Bu olasılık yüksek. Temmuz 2020 başında Federal Meclis, bizim yararlı hayvan yetiştiriciliğinde değişime gidilmesi yönündeki tavsiyelerimizin hayata geçirilmesine onay verdi. Bir çalışma grubunun bir önerisinin böylesine geniş tabanlı bir onay almasına nadir rastlanır. Bir açık mektupla, tarım federasyonları ve sivil toplum kuruluşlarının yanı sıra Alman Hayvanları Koruma Birliği ve Greenpeace, Federal Meclis’e seslenerek bu önerilerinhayata geçirmesini istediler.
Geleceğin ahır ve kümesleri nasıl bir görünüm sunuyor?

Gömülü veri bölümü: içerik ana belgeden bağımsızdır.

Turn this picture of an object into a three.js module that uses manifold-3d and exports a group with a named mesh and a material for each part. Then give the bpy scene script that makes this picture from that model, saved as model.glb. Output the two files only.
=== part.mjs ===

Domuz besiciliği 3. basamağı örneğin; hayvanların çok daha geniş bir yere sahip olmaları, yürüyüp dinlenebilecekleri dış alanlara ve değişik bölümlere çıkabilmeleri anlamına geliyor. Bu, hayvanların ihtiyaçlarına uygun biçimde yetiştirilmesine oldukça denk düşüyor. Domuzlar akıllı hayvanlar, bu nedenle onların eşinmeleri ve etrafı keşfetmelerine yönelik çeşitli meşgale olanakları var. Ayrıca hayvanların sağlık durumları veterinerl gözetimi altında tutulacak. Bunlar, ideal koşullar.
Hayvanların esenliği konusunda tüketiciler ne derece yükümlülük taşıyorlar?
Tüketiciler, anketlerde söylediklerini hayata geçirecek olsalar, durum tamamen farklı olacaktır. Araştırmalara katılanların üçte ikisi, daha iyi bir et için daha fazla para harcayacaklarını söylüyor. Osnabrück Yüksekokulu, bunun hayata geçirilişini araştırdı; buna göre gerçekten daha pahalı, daha iyi kalitededki eti satın alanların oranı yüzde 20’nin altındaydı. Biz buna “vatandaş-tüketici çelişkisi” diyoruz.
O halde yapısal değişikliği nasıl finanse etmeyi düşünüyorsunuz?
Üretimimiz rekabet yeteneğini sürdürmek zorunda. Bu yüzden et ve et ürünlerinin kilogramına 40 cent, peynir ve tereyağına kilo başına 15 cent, süt ve süt ürünleriyle yumurtaya ise iki cent vergi koymak istiyoruz. Bu, hem üretim masraflarını karşılıyor, hem de tüketiciye getirilen yük kabul edilebilir ölçüde. Muhtaç durumda olanlar için götürü bir telafi ödenmesi planlanıyor.